盛惠妍顺着他的目光,旋转一圈,看了一下自己:“哪里不妥?”
肖云安收回目光,抱歉道:“不好意思,坐。”
她也不客气,坐在多面,接着就拆开礼盒,从里面端出一小盆植物,是白掌。
有些人哪怕小东西也力求完美,盛惠妍就是如此,哪怕不起眼的一盆盆栽,也要包装精美。
当她端出来的时候,呀的一声:“水泼出来了。”
盆口大,要是一没拿平,就会洒出来,早早想到,土养难看最后还是打算水
养。
幸亏聪明在礼盒里头放了油纸,要不然一路要漏水过来。
本要送给对方的礼物,她却给拆了,还将它推到对方面前,想让他评价:“觉得怎么样?”
“挺茂盛,叶子也很绿,马上要开花了。”瞧了几眼,肖云安说。
她进盛煜肯定废了不少心思,就为了送一盆盆栽过来?
“喜欢吗?”盛惠妍问。
他笑而不语,他只喜欢海棠,无论什么品种的海棠都行,只要属于海棠,其它的植物他不怎么感兴趣。
最近一直被工作的事情紧绷着神经,难得有一个像她这样带来轻松的人。
“白掌有毒。”他没有正面回答盛惠妍的问题。
她在办工作上抽了一张纸巾,擦着玻璃盆外围上的水珠,自言自语:“它有毒,我知道啊,可我就是想养它。”
“海棠果很酸,胃不好的人最好别吃。”,“它酸极了,我知道啊,想吃一样东西没有理由。”似曾相识的话,是他对海棠树上的陆欢歌所讲。
“白掌花是天南星科花属,天南星科花卉大部分有毒,但是白掌表面无毒,毒素只存在汁液中,你不要误食,每次修剪的时候洗手就可以。”
什么,这盆白掌,还有留给他养,不是吧?
盛惠妍还在认真地给他讲解:“白掌是抑制人体呼出的废气和氨气和丙酮的‘专家’,同时它也可以过滤掉空气中的苯、三氯乙烯和甲醛……”
“盛小姐,你在英国主修的不是经济学吗,怎么选修是植物学还是瞒着你的父亲把主修改成植物学了?”终于,盛惠妍在他脸上看见一丝轻松的笑意。
当她反应过来,对方对她的称呼,大惊:“你怎么知道我……”
“和你父亲接触频繁的是谁?”肖云安问她。
“你。”
“还有高湛。”肖云安补充道。
她站起,手碰到玻璃盆,肖云安眼疾手快地稳住,不然所有文件都要毁于一旦。
有毒的植物,是个危险物,连灌养白掌的水也能制造祸端。
“所以说,那天你救我,就知道我是谁?”
肖云安两手一张:“大小姐,你那天打扮成那样,跑得也那么快,受伤的我哪有时间去反应你是谁。”

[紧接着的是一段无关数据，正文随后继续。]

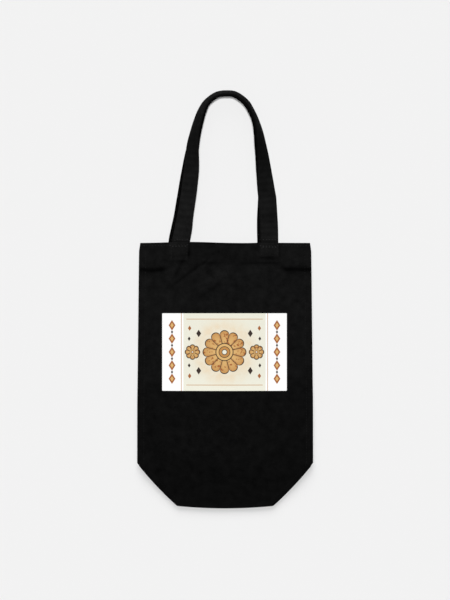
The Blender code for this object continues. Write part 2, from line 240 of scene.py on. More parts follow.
class Nodes:
    """A new material and its nodes, each of them made by one call."""

    def __init__(self, name: str) -> None:
        """Make a material with a Principled shader.

        Args:
            name: Name of the material.
        """
        self.material = bpy.data.materials.new(name)
        self.material.use_nodes = True
        self.tree = self.material.node_tree
        self.shader = self.tree.nodes["Principled BSDF"]

    def give(self, node: bpy.types.Node, inputs: dict) -> None:
        """Give some of a node's inputs what they are to have.

        Args:
            node: The node.
            inputs: Numbers, colours or values, by the inputs' names or numbers.
        """
        for key, value in inputs.items():
            if isinstance(value, Value):
                self.tree.links.new(value.socket, node.inputs[key])
            else:
                node.inputs[key].default_value = value

    def node(self, kind: str, inputs: dict, output: object = 0, **settings: object) -> Value:
        """Add a node.

        Args:
            kind: Its type.
            inputs: What its inputs are given, by name or number.
            output: Name or number of the output that is wanted.
            settings: Its properties.

        Returns:
            The output.
        """
        made = self.tree.nodes.new(kind)
        for key, value in settings.items():
            setattr(made, key, value)
        self.give(made, inputs)
        return Value(self, made.outputs[output])

    def math(self, operation: str, *values: object) -> Value:
        """One step of arithmetic."""
        return self.node("ShaderNodeMath", dict(enumerate(values)), operation=operation)

    def parts(self, vector: Value) -> list[Value]:
        """The three numbers of a vector."""
        first = self.node("ShaderNodeSeparateXYZ", {0: vector})
        return [Value(self, socket) for socket in first.socket.node.outputs]

    def place(self) -> tuple[Value, ...]:
        """The three Object coordinates, in millimetres."""
        return tuple(part / MM for part in self.parts(self.node("ShaderNodeTexCoord", {}, "Object")))

    def mark(self) -> list[Value]:
        """The three numbers of the attribute "mark"."""
        return self.parts(self.node("ShaderNodeAttribute", {}, "Vector", attribute_name="mark"))

    def noise(self, place: tuple[Value, ...], size: float, detail: float) -> Value:
        """Add smooth noise from 0 to 1.

        Args:
            place: The three coordinates.
            size: About how wide its blotches are.
            detail: How many finer octaves it has.

        Returns:
            The noise.
        """
        where = self.node("ShaderNodeCombineXYZ", dict(enumerate(place)))
        inputs = {"Vector": where, "Scale": 1.0 / size, "Detail": detail}
        return self.node("ShaderNodeTexNoise", inputs, "Fac")

    def wave(self, value: Value, pitch: float) -> Value:
        """A sine wave from -1 to 1 that repeats at a pitch."""
        return self.math("SINE", value * (2.0 * np.pi / pitch))

    def mix(self, share: Value, first: object, second: object) -> Value:
        """A colour between the first, where the share is 0, and the second, where it is 1."""
        return self.node("ShaderNodeMix", {0: share, 6: first, 7: second}, 2, data_type="RGBA")

    def below(self, value: Value, level: float, soft: float = 0.15) -> Value:
        """1 where a value is below a level and 0 above it, with a soft border."""
        return self.node("ShaderNodeClamp", {"Value": (level - value) / soft + 0.5})

    def dress(self, colour: Value, roughness: float, gloss: float) -> None:
        """Give the shader its colour, its roughness and its gloss."""
        inputs = {"Base Color": colour, "Roughness": roughness, "Specular IOR Level": gloss}
        self.give(self.shader, inputs)

    def bump(self, height: Value, distance: float, strength: float) -> None:
        """Give the shader a relief whose height 1 stands for a distance."""
        inputs = {"Height": height, "Distance": distance * MM, "Strength": strength}
        self.give(self.shader, {"Normal": self.node("ShaderNodeBump", inputs)})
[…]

盛惠妍还有一丝戒备,狐疑地坐下,要是他只是因为她是盛煜的女儿,才救,她就不把这盆心爱的植物送给他了,随便买个礼物得了。
她极不高兴地看着白掌得花骨朵:“你别一口大小姐又一口盛小姐,听着怪别扭的,叫我惠妍就可以。”
其实她想说叫她妍妍,家人都这么叫她,碍于她身份的人叫她盛小姐,半生不熟的人才叫她惠妍。
他救过她,但两个人并没有过多的接触,只能算半生不熟吧。
“不打扰你工作了,你替我好好照顾它,交给你喽。”
他可以选择拒绝吗,这盆植物,他确实不想打理,刚要开口,就被盛惠妍堵回去:“不准拒绝。”